P. D. James gets the headlines, but it is becoming increasingly clear, with one superb book after another (A Judgement in Stone, A Sleeping Life, Make Death Love Me), that Ruth Rendell is the best all-around mystery/crime writer in the world today. And if this new Inspector Wexford ease isn't quite as darkly gripping as Rendell's finest, it's thoroughly nifty on its own sly terms—with some charming tips of the hat to Agatha Christie's passion for false claimants, switched identities, and compounded misunderstandings. The victim is famed, rich old flutist Sir Manuel Camargue, who drowns in his own lake just days before marrying a much younger woman. Accident? Maybe not, thinks Wexford—especially when he learns that Camargue himself suspected that his coolly sarcastic and darkly beautiful daughter Natalie, just returned from years in America, was an impostor! Cat-and-mouse interrogations ensue, plus a "vacation" trip to Natalie's California stomping ground (Mrs. Wexford gets understandably tetchy)—all so that the now-obsessed Inspector can prove Natalie a phony.

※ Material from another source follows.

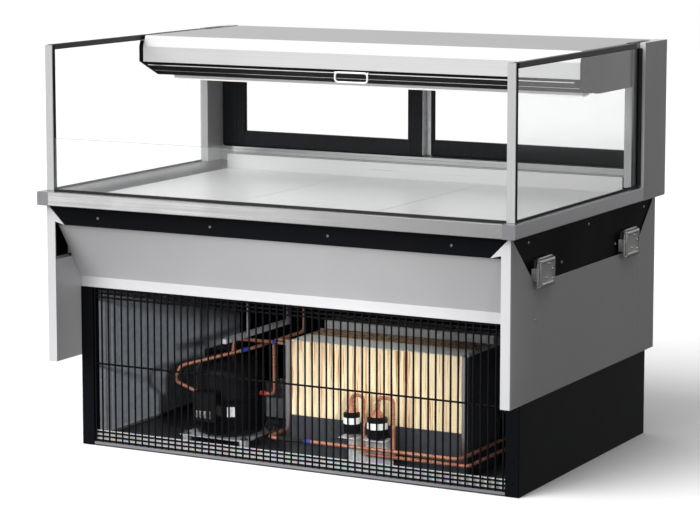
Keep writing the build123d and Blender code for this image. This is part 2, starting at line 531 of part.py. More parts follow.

But then there are about a half-dozen more twists all coiled and ready (a disappearing witness, a body in a trunk, a South of France showdown) before the ironically simple truth surfaces. And though it's no news that Rendell can be scary, clever, sardonic, and even warmly engaging (the Wexford family remains a likable crew), here she's all that and genuinely witty as well—in another fiendishly readable winner from an awesomely versatile talent.